Since Voth started training cattle to eat weeds in the summer of 2004, she has trained over 1,000 cows, sheep and some of Ted Turner’s bison. She works with ranchers who are open-minded and willing to try the process to make their operation more profitable. 

Gayle Smith is a correspondent for the Wyoming Livestock Roundup. Send comments on this article to roundup@wylr.net.

SIDEBAR:
Teaching cattle to eat weeds

To teach cattle to eat weeds, Kathy Voth, owner of Livestock for Landscapes, likes to teach about 50 animals at a time. 

“It is an easy number that will match well with my resources,” she said. 

The first step is to make the new seem like normal. She feeds the group morning and afternoon for four days. 

“I will feed them an unfamiliar, but, nutritious, food,” Voth mentioned, adding that she uses a different feed for each feeding to get them used to eating something different.

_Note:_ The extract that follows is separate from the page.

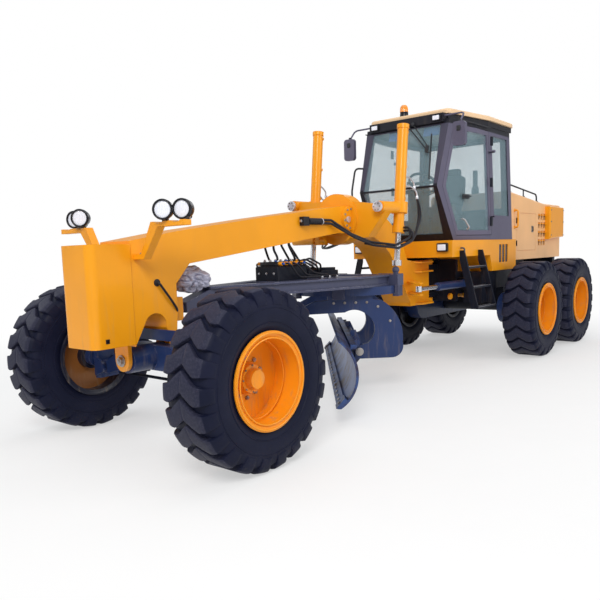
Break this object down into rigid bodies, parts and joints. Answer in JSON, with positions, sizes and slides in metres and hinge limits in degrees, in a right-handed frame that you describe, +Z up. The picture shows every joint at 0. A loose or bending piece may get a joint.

Using empty lick tubs, Voth dumps in one of the unfamiliar feeds like millet, bran, rye or beet pulp. She uses one 50-pound bag per feeding for 25 animals. Voth uses empty lick tubs because more than one cow can get their head inside at once, and they can’t see what the others are eating, which makes them more willing to try new things.

On day five, Voth skips the morning feeding. 

In the afternoon, she will clip enough of the weed she wants to introduce to loosely pack a lick tub. She puts the weeds on the bottom and dumps the feed on top. In this strategy, she likes to use wheat bran because it’s floury and coats the weeds to help get them to start eating it. The wheat bran also sinks to bottom of tub, and cattle really like it, she said. 

“At this point, they are used to me bringing them strange things to eat, so they look at it as one more strange thing to try,” she said.

Voth continues this process on day six, and on day seven, she feed the weeds alone. By then, Voth said producers need to pay attention to the target weeds in their pasture, so they can monitor when the cattle start eating it. 

“When they do, training is done,” she said.